Situation similaire au Chirec où le recours à l’hydroxychloroquine a été fortement limité début mai, aux patients covid jeunes, avant d’être abandonnés, “en raison du manque de preuve de son efficacité, des risques potentiels et dernièrement, des déclarations de l’OMS.”, explique le Professeur Jean Gérain, le chef de service des maladies infectieuses au Chirec.
Un autre élément a lourdement pesé : la diminution importante du nombre de malades.

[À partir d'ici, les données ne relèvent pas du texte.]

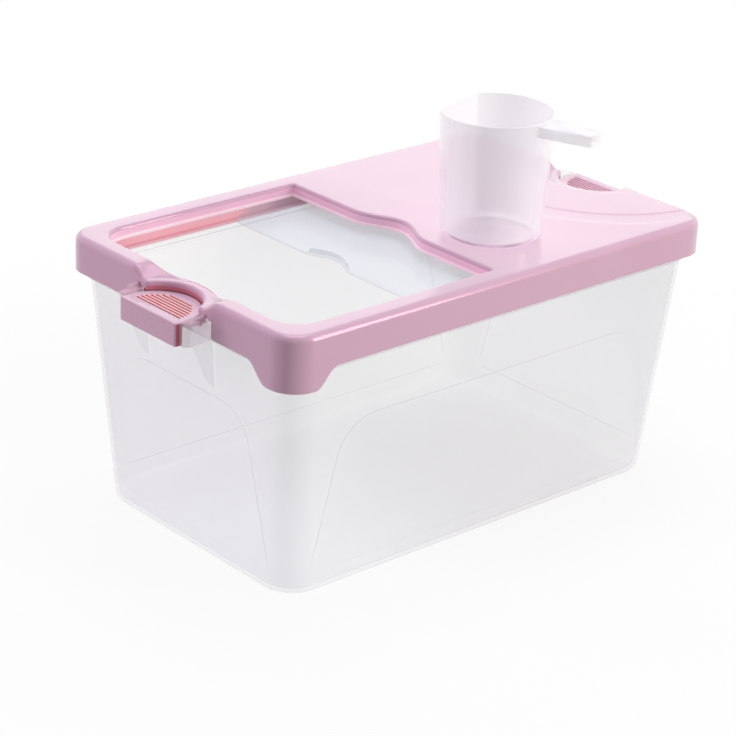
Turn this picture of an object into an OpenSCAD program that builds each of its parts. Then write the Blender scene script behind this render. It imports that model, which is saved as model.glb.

La question du traitement s’appréhende différemment aujourd’hui car il n’y a plus beaucoup moins de patients et pratiquement plus de nouveaux cas – au CHU Saint-Pierre, seul un nouveau patient a été admis aux soins intensifs en 10 jours. “Cela permet de prendre du recul.”, observe le Professeur Stéphane De Wit. D’autant que d’autres molécules commencent à faire leurs preuves sur le terrain des antiviraux. “En cas de deuxième vague, le débat sur l’hydroxychloroquine passera au second plan, parce que nous disposons désormais d’alternatives.”, conclut-il, espérant d’ici là une approche fondée sur des données objectives.